Hello! I have a question about batch correction for single cell RNA sequencing (scRNAseq) experiments. I inherited scRNAseq data for wildtype and mutant mouse embryos. I thought that all samples were sequenced together, but I just discovered that all wildtype embryos were sequenced in one sequencing run, and mutant embryos were sequenced in a separate, later run. Does anyone know if it is possible to check and correct for batch effects in this scenario? My main concerns are 1) if I don't correct, expression differences between WTs and mutants may be due to batch effects, and 2) if I do correct using standard methods, real differences in expression between WTs and mutants may be lost. Any insight would be appreciated!
Batch is perfectly correleted with condition in your case, so no.

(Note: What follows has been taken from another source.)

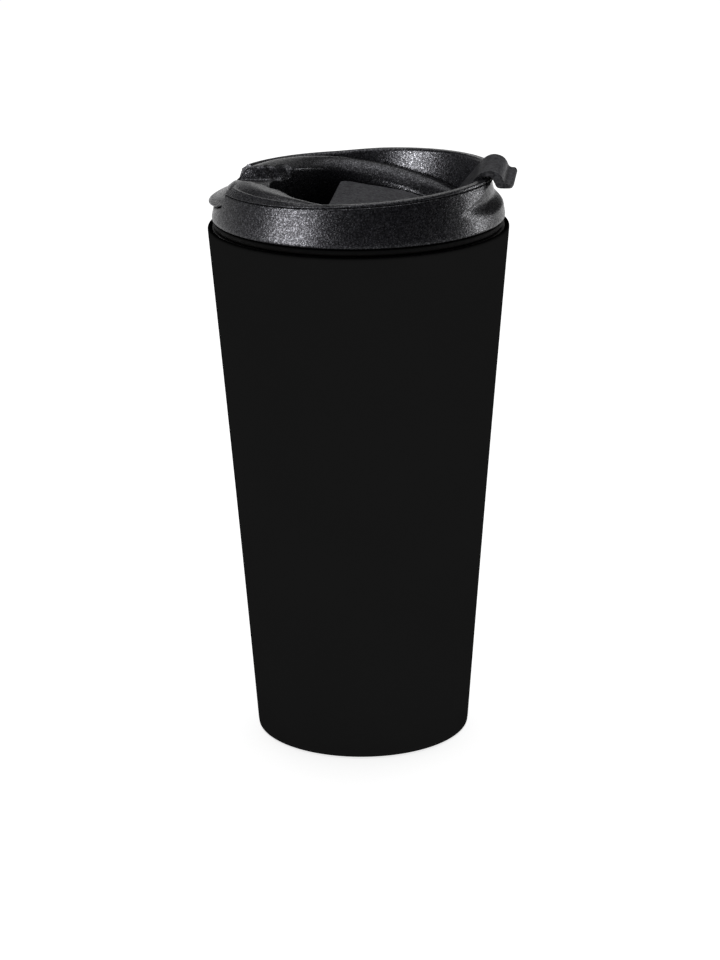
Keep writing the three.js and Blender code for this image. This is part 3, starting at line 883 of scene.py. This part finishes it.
# ---------------------------------------------------------------- materials
class Nodes:
    """A short way to write a material's node tree."""

    def __init__(self, name):
        self.material = bpy.data.materials.new(name)
        self.material.use_nodes = True
        self.tree = self.material.node_tree
        self.shader = self.tree.nodes["Principled BSDF"]
        self.place = self.add("ShaderNodeTexCoord").outputs["Object"]

    def add(self, kind, inputs=None, **settings):
        node = self.tree.nodes.new(kind)
        for key, value in settings.items():
            setattr(node, key, value)
        for key, value in (inputs or {}).items():
            self.put(node.inputs[key], value)
        return node

    def put(self, socket, value):
        if isinstance(value, bpy.types.NodeSocket):
            self.tree.links.new(value, socket)
        else:
            socket.default_value = value

    def set(self, **sockets):
        for key, value in sockets.items():
            self.put(self.shader.inputs[key.replace("_", " ")], value)

    def stretched(self, scale):
        return self.add("ShaderNodeMapping", {"Vector": self.place, "Scale": scale}).outputs["Vector"]

    def noise(self, scale, detail=2.0, roughness=0.5, vector=None):
        inputs = {"Vector": vector or self.place, "Scale": scale, "Detail": detail, "Roughness": roughness}
        return self.add("ShaderNodeTexNoise", inputs).outputs["Fac"]

    def cells(self, scale, output="Color"):
        """Small cells, each with a colour of its own."""
        node = self.add("ShaderNodeTexVoronoi", {"Vector": self.place, "Scale": scale})
        return node.outputs[output]

    def separate(self, colour):
        """A colour's red, green and blue, as three numbers."""
        return self.add("ShaderNodeSeparateColor", {"Color": colour}).outputs

    def power(self, value, exponent):
        node = self.add("ShaderNodeMath", operation="POWER")
        self.put(node.inputs[0], value)
        self.put(node.inputs[1], exponent)
        return node.outputs[0]

    def between(self, value, low, high, to_low, to_high):
        inputs = {"Value": value, "From Min": low, "From Max": high, "To Min": to_low, "To Max": to_high}
        return self.add("ShaderNodeMapRange", inputs).outputs["Result"]

    def colours(self, factor, first, second):
        node = self.add("ShaderNodeMix", data_type="RGBA")
        self.put(node.inputs["Factor"], factor)
        self.put(node.inputs["A"], (*first, 1))
        self.put(node.inputs["B"], (*second, 1))
        return node.outputs["Result"]

    def bump(self, height, strength, distance, normal=None):
        inputs = {"Height": height, "Strength": strength, "Distance": distance * MM}
        if normal:
            inputs["Normal"] = normal
        return self.add("ShaderNodeBump", inputs).outputs["Normal"]


def grey(value):
    return (value, value, value)


def powder_coat():
    """Matt near-black powder coat with a fine pebbled skin."""
    n = Nodes("cup_paint")
    pebble = n.noise(2600, 2, 0.5)
    drift = n.noise(35, 2, 0.5)
    n.set(
        Base_Color=n.colours(drift, grey(0.0119), grey(0.0135)),
        Roughness=n.between(pebble, 0.3, 0.7, 0.62, 0.74),
        Normal=n.bump(pebble, 0.35, 0.03),
        Specular_IOR_Level=0.0,
    )
    return n.material


def bare_steel():
    """Satin stainless steel, brushed round the axis."""
    n = Nodes("bare_steel")
    brushed = n.noise(300, 3, 0.6, n.stretched((0.06, 0.06, 6)))
    cloud = n.noise(40, 2, 0.5)
    n.set(
        Base_Color=n.colours(cloud, (0.53, 0.53, 0.525), (0.62, 0.62, 0.61)),
        Roughness=n.between(brushed, 0.3, 0.7, 0.24, 0.4),
        Normal=n.bump(brushed, 0.12, 0.02),
        Metallic=1.0,
    )
    return n.material


def flake_plastic():
    """Dark charcoal plastic with fine metal flake moulded in: small facets that each shine their own way."""
    n = Nodes("pearl_plastic")
    flake_size = 0.28  # mm
    base = (0.0016, 0.0016, 0.0019)
    flake = tuple(6 * c for c in base)
    shine = 0.2
    per_metre = 1000 / flake_size
    bright, dull, glint = n.separate(n.cells(per_metre))
    facets = n.noise(per_metre * 0.8, 1, 0.5)
    n.set(
        Base_Color=n.colours(n.power(bright, 6), base, flake),
        Roughness=n.between(dull, 0, 1, 0.2, 0.4),
        Specular_IOR_Level=n.between(n.power(glint, 3), 0, 1, shine * 0.45, shine * 3.2),
        Normal=n.bump(facets, 0.3, 0.2),
        Specular_Tint=(0.93, 0.93, 1.0, 1),
    )
    return n.material


def textured_plastic():
    """The lever's coarser spark-eroded texture, with the same flake in it."""
    n = Nodes("textured_plastic")
    grain = n.noise(1100, 4, 0.65)
    mottle = n.between(n.noise(420, 3, 0.6), 0.35, 0.65, 0, 1)
    glint = n.separate(n.cells(1900))["Red"]
    speck = n.power(n.cells(3000, "Distance"), 2)
    n.set(
        Base_Color=n.colours(mottle, (0.006, 0.006, 0.007), (0.02, 0.02, 0.023)),
        Roughness=n.between(grain, 0.3, 0.7, 0.36, 0.56),
        Specular_IOR_Level=n.between(glint, 0, 1, 0.08, 0.75),
        Normal=n.bump(grain, 0.6, 0.1, n.bump(speck, 0.3, 0.05)),
        Specular_Tint=(0.95, 0.95, 1.0, 1),
    )
    return n.material


def dark_plastic():
    """Plain satin black moulding."""
    n = Nodes("dark_plastic")
    grain = n.noise(1200, 3, 0.6)
    n.set(
        Base_Color=n.colours(grain, (0.008, 0.008, 0.0085), (0.014, 0.014, 0.015)),
        Roughness=n.between(grain, 0.3, 0.7, 0.36, 0.46),
        Normal=n.bump(grain, 0.12, 0.03),
    )
    return n.material


def silicone():
    """Matt black silicone."""
    n = Nodes("silicone")
    grain = n.noise(900, 2, 0.5)
    n.set(
        Base_Color=n.colours(grain, grey(0.0022), grey(0.0042)),
        Roughness=n.between(grain, 0.3, 0.7, 0.62, 0.78),
        Normal=n.bump(grain, 0.15, 0.03),
        Specular_IOR_Level=0.12,
    )
    return n.material


def floor_material():
    """A pale floor that glows a little, so that it comes out white."""
    n = Nodes("studio_floor")
    drift = n.noise(3, 2, 0.5)
    n.set(
        Base_Color=n.colours(drift, grey(0.80), grey(0.82)),
        Roughness=0.9,
        Specular_IOR_Level=0.0,
        Emission_Color=(1, 1, 1, 1),
        Emission_Strength=0.8,
    )
    return n.material


# ---------------------------------------------------------------- build
PAINT = powder_coat()
STEEL = bare_steel()
PEARL = flake_plastic()
LEVER = textured_plastic()
DARK = dark_plastic()
RUBBER = silicone()

# What makes each piece, the body it rides on, the frame's node it stands for, its slot and its look.
PIECES = [
    (outer_shell, "cup", "outer_shell", "cup_paint", PAINT),
    (inner_liner, "cup", "inner_liner", "bare_steel", STEEL),
    (base_pad, "cup", "base_pad", "silicone", RUBBER),
    (lid_sleeve, "lid", "lid_sleeve", "pearl_plastic", PEARL),
    (lid_top, "lid", "lid_top", "pearl_plastic", PEARL),
    (lid_plug, "lid", "lid_plug", "dark_plastic", DARK),
    (plug_seal_ring, "lid", "plug_seal_ring", "silicone", RUBBER),
    (rim_gasket, "lid", "rim_gasket", "silicone", RUBBER),
    (hinge_pin, "lid", "hinge_pin", "bare_steel", STEEL),
    (flip_lever, "lever", "flip_lever", "textured_plastic", LEVER),
    (drink_stopper, "lever", "drink_stopper", "silicone", RUBBER),
    (vent_stopper, "lever", "vent_stopper", "silicone", RUBBER),
]

# Which pieces a light falls on: the lid's two mouldings, the top one alone, the lever, or the room's list.
pearl_lit = bpy.data.collections.new("pearl_lit")
top_lit = bpy.data.collections.new("top_lit")
lever_lit = bpy.data.collections.new("lever_lit")
room_lit = bpy.data.collections.new("room_lit")

for make, body, node, slot, look in PIECES:
    piece = make()
    piece.data.materials.clear()
    piece.data.materials.append(look)
    even_normals(piece)
    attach(piece, body)
    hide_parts(node)
    if look is PEARL:
        pearl_lit.objects.link(piece)
    if look is LEVER:
        lever_lit.objects.link(piece)
    if make is lid_top:
        top_lit.objects.link(piece)
    if look is not PAINT:
        room_lit.objects.link(piece)

for node in ("base_plate", "vacuum_seal_bead", "getter_disc"):
    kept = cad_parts[node]
    kept.data.materials.clear()
    kept.data.materials.append(STEEL)


# ---------------------------------------------------------------- studio, in metres
FLOOR_HALF_WIDTH = 9
FLOOR_DROP = 0.0004  # just under the pad
corners = [(a * FLOOR_HALF_WIDTH, b * FLOOR_HALF_WIDTH, 0) for a, b in ((-1, -1), (1, -1), (1, 1), (-1, 1))]
floor = new_object("studio_floor", corners, [(0, 1, 2, 3)])
floor.location.z = -FLOOR_DROP
floor.data.materials.append(floor_material())
room_lit.objects.link(floor)

world = bpy.data.worlds.new("studio")
world.use_nodes = True
background = world.node_tree.nodes["Background"]
background.inputs["Color"].default_value = (1, 1, 1, 1)
background.inputs["Strength"].default_value = 0.06
bpy.context.scene.world = world

CAMERA_AZIMUTH = 6.0
CAMERA_TURN = 0.02  # how far the camera looks past the axis
CAMERA_DISTANCE = 0.8801  # along the floor
CAMERA_HEIGHT = 0.3595
CAMERA_PITCH = 17.806
CAMERA_ROLL = -0.569
CAMERA_LENS = 115.1


def in_front(right, away, height):
    """A place given from where the camera stands: right of the cup's axis, away from the camera, and up."""
    c, s = cosd(CAMERA_AZIMUTH), sind(CAMERA_AZIMUTH)
    return Vector((right * c - away * s, right * s + away * c, height))


def softbox(name, place, target, width, height, power, receivers):
    """A soft rectangular light that the camera doesn't see."""
    data = bpy.data.lights.new(name, "AREA")
    data.shape = "RECTANGLE"
    data.size, data.size_y = width, height
    data.energy = power
    obj = bpy.data.objects.new(name, data)
    obj.location = place
    obj.rotation_mode = "QUATERNION"
    obj.rotation_quaternion = (Vector(target) - Vector(place)).to_track_quat("-Z", "Y")
    bpy.context.scene.collection.objects.link(obj)
    obj.visible_camera = False
    obj.light_linking.receiver_collection = receivers


# Each light on the lid: its place for in_front(), its width, height and power, and what it falls on.
LID_CENTRE = (0, 0, 0.165)
LID_LIGHTS = [
    ("key", (-0.60, -0.44, 0.20), 0.42, 0.5, 13, pearl_lit),
    ("side_strip", (0.70, 0.20, 0.22), 0.12, 0.5, 3, pearl_lit),
    ("left_fill", (-0.9, 0.25, 0.35), 0.9, 0.8, 1.1, pearl_lit),
    ("pearl_top_light", (0, -0.1, 0.95), 0.8, 0.6, 4, pearl_lit),
    ("back_strip", (-0.1, 1.0, 0.32), 2.0, 0.4, 2.1, top_lit),
    ("wall_glint", (-0.55, -0.45, 0.27), 0.25, 0.12, 4.5, top_lit),
    ("lever_top_light", (0, 0.3, 0.9), 0.8, 0.6, 3, lever_lit),
    ("lever_side_light", (0.60, 0.10, 0.42), 0.2, 0.4, 1.4, lever_lit),
]
for name, place, width, height, power, receivers in LID_LIGHTS:
    softbox(name, in_front(*place), LID_CENTRE, width, height, power, receivers)
softbox("overhead", (0, 0.3, 1.6), (0, 0, 0), 1.6, 1.6, 14, room_lit)

# ---------------------------------------------------------------- camera
camera_data = bpy.data.cameras.new("camera")
camera_data.sensor_width = 36
camera_data.lens = CAMERA_LENS
camera_data.clip_start, camera_data.clip_end = 0.01, 100
camera = bpy.data.objects.new("camera", camera_data)
bpy.context.scene.collection.objects.link(camera)
yaw, pitch, roll = (math.radians(a) for a in (CAMERA_AZIMUTH + CAMERA_TURN, CAMERA_PITCH, CAMERA_ROLL))
forward = Vector((-math.sin(yaw) * math.cos(pitch), math.cos(yaw) * math.cos(pitch), -math.sin(pitch)))
level_right = Vector((math.cos(yaw), math.sin(yaw), 0))
level_up = level_right.cross(forward)
right = level_right * math.cos(roll) + level_up * math.sin(roll)
up = level_up * math.cos(roll) - level_right * math.sin(roll)
turn = Matrix((right, up, -forward)).transposed().to_4x4()
camera.matrix_world = Matrix.Translation(in_front(0, -CAMERA_DISTANCE, CAMERA_HEIGHT)) @ turn
bpy.context.scene.camera = camera
bpy.context.scene.view_settings.view_transform = "Standard"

My intuiton though is that illumina run won't contribute an appreciable batch effect.
@OP, please define "batch". Have the samples been prepared in different days, meaning the actual RNA extraction, cDNA synthesis, library prep or was that done together and just the sequencing itself on the Illumina machine was done on different days? The former is the batch effect source, the latter, as mentioned, not really.
That having said, there are two types of batch corrections in (sc)RNA-seq, the per-gene correction where you directly modify the counts and the per-cell corrections, in the sc context often called integration or anchoring. BOth are widely different, with different assumptions and aims, please describe what the analysis goal is.
I used the SCTransform function (method glmGamPoi) to normalize and scale counts before and after integration/anchoring. Below is my relevant R code. Filtering was done on individual samples prior to merging. My main goals are to 1) identify cell clusters in which the proportion of cells differs significantly between WTs and mutants and 2) identify differentially expressed genes between WTs and mutants using pseudo-bulk RNAseq analysis.
Oh yes, I should have clarified. Methods were the same, but all steps - dissection, RNA extraction, library prep, and sequencing - were performed at different times. Dissections and RNA extractions were done by the same lab members and library prep and sequencing were performed at the same core facility and using the same instruments (personnel probably varied).
So it’s perfectly confounded, meaning integration/anvhoring is the only thing you can do.